0318. LE COIN DU TOPONYMISTE

Note sur le terme « Rognac »

Tout Neupréen connaît le « Rognac », le bois ou le quartier du même nom. Mais que recouvre cette appellation? Quelle est l’origine étymologique et toponymique de ce terme? C’est ce à quoi nous allons tenter de répondre en utilisant notamment l’excellente étude consacrée à la « Toponymie des communes de Neuville-en-Condroz et Ehein » par le regretté Jean-Pierre DELINCE.

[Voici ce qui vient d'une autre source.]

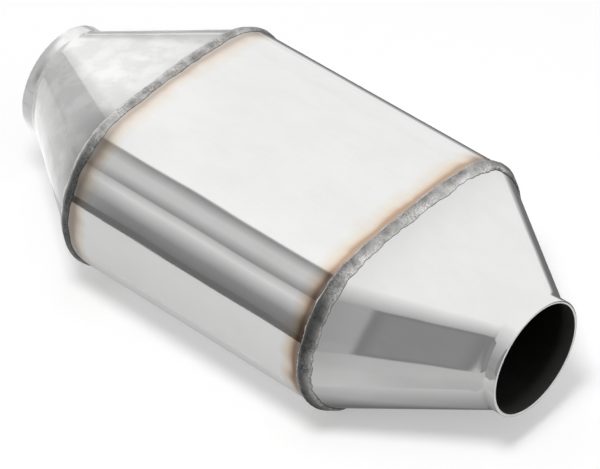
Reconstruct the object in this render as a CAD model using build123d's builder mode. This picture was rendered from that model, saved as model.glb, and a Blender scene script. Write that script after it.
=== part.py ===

Ainsi, le « rognac » est la partie du territoire local située au nord de l' »èclôs âs spènes« , c’est-à-dire les prairies et les bois sur un terrain en légère déclivité sis vers le « ri dèl’noûvèye« . Les plus anciennes dénominations de ce lieu remontent à la fin du XVIème siècle. Dans les Archives du Val-Saint-Lambert, on trouve « roncgnack« , puis « en lieudist en rognacque » (1617), ou encore « piece en lieu quondist rognack hauteur delle neuville iondante damont tant aux hermitages de hock qua la fontaine le grand gielle, daval au bois delle neuville » (1623).

Etang près de la maison du conservateur. (Mademoiselle DEFLANDRE)

Quelle est la signification de ce terme? Le toponymiste A. Vincent1 aborde les toponymes de ce type en Belgique et en France. De même, il indique que les terminales en « ac » ou « aque » signalent fréquemment des nuances dépréciatives. C’est le cas de « grignac » (grincheux), « pèlake » (pelé, chauve) ou même « maniaque » et « brzak » (brise-tout, en wallon liégeois). Le « ac » de Rognac s’expliquerait en ces termes.

Pour le radical « rogn-« , le français a le substantif « rogne« , c’est-à-dire signifiant « gale« , notamment au XIIIème siècle. « Roigne » signifie aussi « teigne » alors que Vincent mentionne aussi « rouch irogne » et « rone« , « escarre, croûte ou plaie ». Bref, ce radical est commun dans la toponomastique et l’on rencontre bon nombre de noms topographiques dérivés de ce même radical.

« Par ailleurs, des sens voisins de « gale » sont exprimés par d’autres termes, descriptifs et dépréciatifs: (…), la « pelée pree (1703) à Tavier, (…) « èl pèleye hé » à Rotheux-Rimière (…). La fréquence en toponymie, du radical « rogn- » et du suffixe « -ac », « aque » donnant dans les dialectes des adjectifs et des substantifs à sens dépréciatif, l’amène à traduire « Rognac » par « endroit galeux », c’est-à-dire « terrain dénudé, maigre, misérable » (N.D.L.R. : les temps ont bien changé!…). Ce sens est appuyé par divers noms de lieux exprimant une idée analogue, et dont certains contiennent le radical de teigne, maladie qui dénude et altère la peau comme la « rogne« 2.

Alain-Gérard KRUPA

1     Voir: A. VINCENT, « Rognac », toponyme de Belgique et de France, in « Mélanges Henri Grégoire », II, s;l;, (1950), pp. 627-637.

2     Jean-Pierre DELINCE, Toponymie des communes de Neuville-en-Condroz et Ehein, Mémoire de fin d’études universitaires, Faculté de Philosophie et Lettres, Université de Liège, Année académique 1969-1970, pp. 70-71.